UPDATE: TaxProf Blog has posted a round-up of commentary on the case here.
The crisis in Pakistan throws into stark relief the importance of the bench and bar in protecting the rule of law in a representative democracy. When voices (including a U.S. senator) attacked the U.S. federal courts for upholding legal precedent in the Terry Schiavo case--even hinting that the violence against judges was justified--national, state and local bar associations rightly condemned these attacks and rallied around the principle of an independent judiciary. However the lines formed by the American bench and bar did not have to face lines of riot police. In Pakistan, lawyers are in the streets, almost alone, to defend that nation's supreme court from measures designed to subvert the Pakistani constitution and neutralize the judiciary. (Their surest allies are the Pakistani press, another institution whose freedom is vital to a democratic state, but, like lawyers, are regularly villified in quieter times).

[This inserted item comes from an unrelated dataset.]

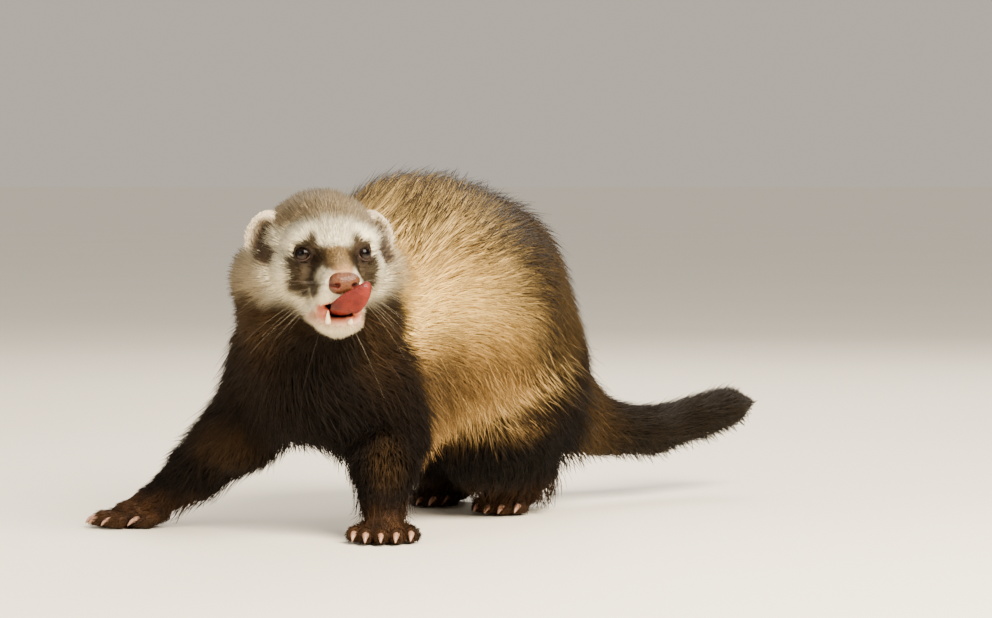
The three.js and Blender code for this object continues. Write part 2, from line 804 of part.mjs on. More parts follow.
for (const [name, side] of Object.entries(SIDES)) {
  const at = mirrored(side, EYE_AT);
  const look = new THREE.Vector3(...mirrored(side, EYE_LOOK)).normalize().toArray();
  const globe = (radius) => inHead(ball(at, [radius, radius, radius], look));
  join("head", globe(LID_RADIUS));
  hollow("head", inHead(ball(add(at, look, EYE_OPENING[2]), EYE_OPENING, look)));
  hollow("head", globe(EYE_RADIUS + GAP));
  nodes.set("eye_" + name, globe(EYE_RADIUS));
}

const earShape = carve(1.2, egg([0, 0, -1], [10.4, 12, 4.6]), egg([0, -2, 3], [7.6, 9.4, 5.2]));
const EAR_GRID = [ruler([-13, 13, 2.5]), ruler([-14, 14, 2.5]), ruler([-7, 6, 2.2])];

for (const [name, side] of Object.entries(SIDES)) {
  const facing = new THREE.Vector3(...mirrored(side, EAR_FACING)).normalize();
  const across = new THREE.Vector3(...mirrored(side, EAR_UP)).cross(facing).normalize();
  const own = new THREE.Matrix4().makeBasis(across, facing.clone().cross(across), facing);
  const frame = headFrame.clone().multiply(own.setPosition(...mirrored(side, EAR_AT)));
  const ear = netOf(inFrame(frame, earShape), frame, EAR_GRID);
  nodes.set("ear_" + name, largest(ear.subtract(swollenHead)));
}

const nostrils = blend(
  0.5,
  Object.values(SIDES).flatMap((side) => [
    egg(mirrored(side, [3, -49.2, -8.6]), [1.5, 2.4, 1.3]),
    taper(mirrored(side, [3.4, -49, -9.2]), mirrored(side, [6, -46.8, -9.4]), 1, 0.6),
  ]),
);
const noseShape = carve(0.6, egg(NOSE_AT, [5.9, 4.7, 4.2]), nostrils);
const NOSE_GRID = [ruler([-8, 8, 1.3]), ruler([-52, -38, 1.3]), ruler([-14.5, -2.5, 1.3])];
const nose = netOf(inFrame(headFrame, noseShape), headFrame, NOSE_GRID);
nodes.set("nose", largest(nose.subtract(swollenFace)));

// The tongue's run, from its root to its tip, and how far its width leans from level
const TONGUE = [
  { at: [0, -22, -20.4], wide: 3.2, thick: 1.25, lean: 0 },
  { at: [0, -30, -20.4], wide: 4.2, thick: 1.25, lean: 0 },
  { at: [-0.4, -38, -19.4], wide: 4.7, thick: 1.25, lean: 6 },
  { at: [0, -45, -18], wide: 4.9, thick: 1.25, lean: 18 },
  { at: [2.6, -49.4, -15.6], wide: 4.8, thick: 1.25, lean: 34 },
  { at: [5.6, -51.2, -12.5], wide: 4, thick: 1.25, lean: 42 },
  { at: [7.8, -51.4, -9.5], wide: 2.9, thick: 1.2, lean: 45 },
  { at: [9, -50.8, -7.6], wide: 1.3, thick: 0.7, lean: 46 },
].map(({ lean, ...ring }) => ({ ...ring, across: [Math.cos(radians(lean)), 0, -Math.sin(radians(lean))] }));
const tongue = (growth) => inHead(sweep(TONGUE, 10, growth));

nodes.set("tongue", tongue(0));
for (const name of ["lower_jaw", "muzzle", "head"]) hollow(name, tongue(GAP));

for (const side of Object.values(SIDES)) {
  const canine = [
    ring(mirrored(side, [5.4, -38, -25]), 1.35, [1, 0, 0]),
    ring(mirrored(side, [5.6, -38.8, -21]), 1.15, [1, 0, 0]),
    ring(mirrored(side, [5.9, -39.4, -17.6]), 0.4, [1, 0, 0]),
  ];
  join("lower_jaw", inHead(sweep(canine, 6)));
}

// Colours of the coat and of the bare parts

const BLACK_BROWN = 0x2a1a0c;
const CREAM = 0xd9c193;
const COLOURS = {
  head: 0xcbb894,
  muzzle: 0xe6d6bd,
  lower_jaw: 0xe8d4bc,
  neck: 0x4a3519,
  chest: 0x1f1408,
  trunk: CREAM,
  rump: 0xa88a58,
  tail_base: 0x57401f,
  tail_tip: 0x2b2410,
  nose: 0xa76d48,
  tongue: 0xa85137,
  eye: 0x120c08,
  ear: 0xc4b79a,
};
const colourOf = (name) => COLOURS[name] ?? COLOURS[name.split("_")[0]] ?? BLACK_BROWN;

// The model: the middle of its footprint comes to the origin, on the floor

const group = new THREE.Group();
group.name = "ferret";
for (const [name, solid] of nodes) {
  const { points, faces } = cleanMesh(solid);
  const bare = new THREE.BufferGeometry();
  bare.setAttribute("position", new THREE.Float32BufferAttribute(points.flat(), 3));
  const geometry = bare.setIndex(faces.flat()).toNonIndexed();
  const material = new THREE.MeshStandardMaterial({ name, color: colourOf(name), roughness: 0.8 });
  const mesh = new THREE.Mesh(geometry, material);
  mesh.name = name;
  group.add(mesh);
}
const middle = new THREE.Box3().setFromObject(group).getCenter(new THREE.Vector3());
for (const mesh of group.children) mesh.geometry.translate(-middle.x, -middle.y, 0);

export default group;
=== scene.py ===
# %% [markdown]
# # A sable ferret, furred
#
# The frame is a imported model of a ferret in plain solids. This script dresses it: one skin over the whole
# body, a coat of solid tufts that follow its lie, and the eyes, lids, nose, mouth, claws and whiskers.

# %% The frame
import math

import bpy
import numpy as np
from mathutils import Matrix, Vector

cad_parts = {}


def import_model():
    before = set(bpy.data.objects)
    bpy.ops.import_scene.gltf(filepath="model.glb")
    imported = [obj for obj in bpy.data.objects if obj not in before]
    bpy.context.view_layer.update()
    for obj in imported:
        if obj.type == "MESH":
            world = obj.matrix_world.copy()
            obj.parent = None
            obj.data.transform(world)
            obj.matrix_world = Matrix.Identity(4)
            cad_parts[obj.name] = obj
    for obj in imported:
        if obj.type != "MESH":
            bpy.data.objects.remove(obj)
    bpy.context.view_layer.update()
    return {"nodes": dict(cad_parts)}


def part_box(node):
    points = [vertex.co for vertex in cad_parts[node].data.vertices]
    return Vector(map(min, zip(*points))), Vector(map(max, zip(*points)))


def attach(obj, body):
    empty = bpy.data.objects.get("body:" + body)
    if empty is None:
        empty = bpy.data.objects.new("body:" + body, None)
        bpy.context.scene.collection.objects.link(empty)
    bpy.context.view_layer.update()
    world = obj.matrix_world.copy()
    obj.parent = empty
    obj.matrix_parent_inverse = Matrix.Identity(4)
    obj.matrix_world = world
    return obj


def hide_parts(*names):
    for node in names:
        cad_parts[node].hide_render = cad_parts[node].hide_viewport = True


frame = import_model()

print("nodes in the frame:", len(frame["nodes"]))

# %% [markdown]
# ## Sizes
#
# The animal is described in its own stance frame, in millimetres, with the floor at z = 0. The stations
# repeat those of the solids, so that skin and coat lie where the solids do. The left side is towards +X.

# %% Stations of the body
MM = 0.001
SIDES = {"right": -1, "left": 1}

SPINE = [
    ((26, 157, 48), 21),
    ((1, 138, 76), 37.5),
    ((-14, 110, 100), 43.5),
    ((-36, 88, 109), 42.5),
    ((-54, 68, 99), 36.5),
    ((-67, 47, 84), 37),
    ((-76, 31, 74), 32),
]
BELLY = [((-24, 96, 74), 36), ((-58, 58, 68), 31)]
NECK = [((-76, 35, 84), 34), ((-75, 22, 103), 32)]
TAIL = [
    ((26, 157, 48), 20),
    ((50, 177, 36), 13.5),
    ((75, 196, 32.5), 12),
    ((99, 216, 38), 10.5),
    ((115, 230, 41.5), 8),
    ((126, 240, 43), 2.5),
]
LEGS = {
    "fore_right": [((-94, 46, 70), 23), ((-113, 54, 44), 16),
                   ((-132, 63, 25), 10.8), ((-150, 70, 12), 8)],
    "fore_left": [((-53, 40, 70), 24), ((-47, 42, 46), 17.5),
                  ((-48, 26, 31), 12.5), ((-48, 15, 17), 10)],
    "hind_right": [((-14, 150, 62), 26), ((-35, 131, 36), 20.5),
                   ((-21, 164, 22), 14), ((-19, 172, 12), 9.5)],
    "hind_left": [((14, 127, 62), 26), ((-2, 106, 35), 22),
                  ((13, 138, 22), 15.5), ((11, 142, 12), 9.5)],
}
PAWS = {
    "forepaw_right": dict(at=(-152, 71), heading=198, side=-1, sole=(2, 12),
                          toes=[(7, -11), (19, -8.5), (23.5, -2.5), (23.5, 4), (17, 10.5)]),
    "forepaw_left": dict(at=(-47.5, 15), heading=269, side=1, sole=(0, 8),
                         toes=[(11, -12), (16.5, -7), (18, -0.5), (16.5, 6), (11, 12)]),
    "hind_foot_right": dict(at=(-19, 174), heading=240, side=-1, sole=(-3, 21),
                            toes=[(22, -9.5), (29, -6.5), (31.5, -1), (30.5, 5), (25, 10)]),
    "hind_foot_left": dict(at=(11.5, 141), heading=245, side=1, sole=(-3, 21),
                           toes=[(23, -10.5), (29, -7), (31.5, -1), (30.5, 5.5), (25, 11)]),
}
TOE_RADIUS = 3.9
CLAW_LENGTH = 6.2
CLAW_RADIUS = 2.0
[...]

Now it would be easy to say, like Gen. Musharrif, that Pakistan is under seige by extremists who have no love of democracy and that this measure, in the long run, will allow democracy to return stronger. However, the lawyers of Pakistan know that adherence to the rule of law is not a luxury to be put away in times of crisis but in fact is the basis of a stable society. The Pakistan lawyers are to be commended and their example kept in mind as we in the U.S. continue to grapple with the issues of preserving our essential rights as we fight a long struggle against terrorism.
For extensive coverage of the Pakistan bar protests, see JURIST's Pakistan aggregator.